Sunday, June 04, 2006

A Slice of Our Night Life

We are watching the Channel 7 news at 11:00. The weatherman transitions from a story about how average people are being priced out of L.A. housing to the blistering temperatures very, very badly.

"I could never be a weatherman," Russell says. "Those transitions."

I start laughing so hard I get the hiccups. "THAT'S why you couldn't be a weatherman? Not because of the meterological research, but because of the transitions?!"

Russell, by now, is laughing so hard that he can barely speak. "I guess -- the meterological research -- that could also hold me back."

The weather man points, then jumps into a crouch, a la Billy Blanks.

"He's very atheletic," Russell says. "That's another reason I could never be a weatherman. "

Does the Aunt of the Year Award Exclude Songs About Pasties?

My six-year old niece Beyonce stayed with us for the last two days. Hilarious fun. Her favorite part of the weekend, she informed me, was when I took her to Toys 'R' Us for her early birthday present. Toys trump Aunt, I guess. She spent an hour there, figuring out the maximum amount of toys she could include in her birthday present price limit. But I can't complain. She's a good kid and really low maintenance -- although I've never seen Tanya's anus clenched so tight for two straight days. Tanya's not so big on kids with flip flops who sometimes shriek-sing when watching The Lion King for the SECOND time in five hours.

I love to hear Beyonce sing, though. She may be destined for American Idol, or perhaps, the Mickey Mouse Club 2010...

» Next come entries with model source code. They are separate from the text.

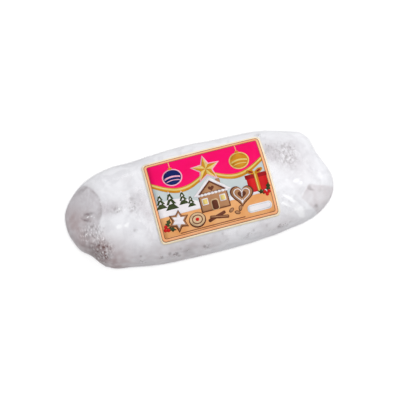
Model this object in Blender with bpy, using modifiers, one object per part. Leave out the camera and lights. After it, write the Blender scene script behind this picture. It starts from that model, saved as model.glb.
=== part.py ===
"""A half-kilogram stollen, dusted with icing sugar and sealed in clear film, with a paper label on its top.

The loaf lies along X on Z = 0, with its long front side towards -Y. The film lies tight on the loaf everywhere,
so the two are one closed solid. The label is a thin paper sheet that follows the crown of the loaf.
"""

import math
from typing import NamedTuple

import bmesh
import bpy
from mathutils import Matrix, Vector, noise

# Driving dimensions, in metres.
LENGTH = 0.2302
WIDTH = 0.0940
HEIGHT = 0.052
WAIST_HEIGHT = 0.016
BASE_SINK = 0.0035
LABEL_LENGTH = 0.1035
LABEL_WIDTH = 0.0750
LABEL_CORNER = 0.004
LABEL_THICKNESS = 0.0004
LABEL_GAP = 0.0005
LABEL_PLACE = (0.0106, -0.0005)

# Fineness of the two meshes.
RINGS_ALONG = 80
STEPS_AROUND = 60
LABEL_STEPS_ALONG = 32
LABEL_STEPS_ACROSS = 22

# Roundness exponents: 2 is an ellipse and more is squarer. The first is for the spacing of the rings.
RING_SPACING = 2.4
CROWN_ACROSS = 2.45
BASE_ACROSS = 3.2
BASE_ALONG = 4.5


class End(NamedTuple):
    """Roundness of one end of the loaf: at the back and the front in plan, and of the crown seen from the side."""

    back: float
    front: float
    crown: float


LEFT_END = End(back=3.0, front=2.5, crown=2.9)
RIGHT_END = End(back=4.6, front=2.6, crown=3.8)

# The right end is cut aslant: it leans back by this much for each metre towards the back, from here to there.
SLANT = -0.255
SLANT_FROM = 0.010
SLANT_FULL = 0.095


class Swell(NamedTuple):
    """A rounded swelling of the dough: its place in plan, its spread along and across, and its height, in metres."""

    x: float
    y: float
    along: float
    across: float
    rise: float


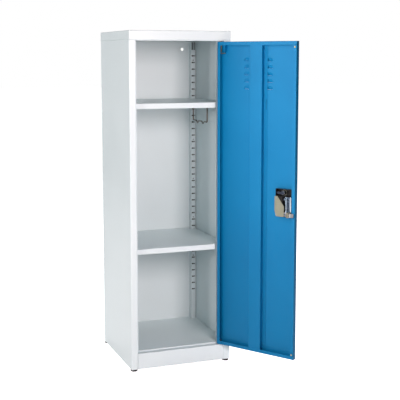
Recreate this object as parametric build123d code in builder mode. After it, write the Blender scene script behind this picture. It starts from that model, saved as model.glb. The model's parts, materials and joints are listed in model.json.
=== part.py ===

One of my favorite moments from this weekend was at church today, when Don Crumb, one of the oldest guys in the whole church came over and planted a big, wet smooch on Beyonce's cheek. Beyonce was a portrait of shock and then, made an unembarrassed gross-out face. Don Crumb likes to flirt. He often asks Russ, when I'm not in the vicinty, "So -- where's your wife?" But he's been taking care of his wife, who's suffering from Alzheimer's, for years. So I think he's entitled to flirt in church on Sundays. Maybe it is gross, but it seems to make his week, hugging and flattering females of all ages, so I try to cut him some slack. He's not perfect and neither am I. There are probably multiple peoples out there making gross-out faces at at things I do, too.

I'm not sure I'm that good of an aunt, though. I consider Kristan, who buys her nieces barrettes with streamers and beads, a really awesome aunt. I on the other hand, let Beyonce make a CD of her favorite songs off my computer and one of her choices was Tom Waits' "Pasties and a G-String." Do good aunts, even deadbeat aunts, let their six-year old nieces listen to music about brothels and loose women?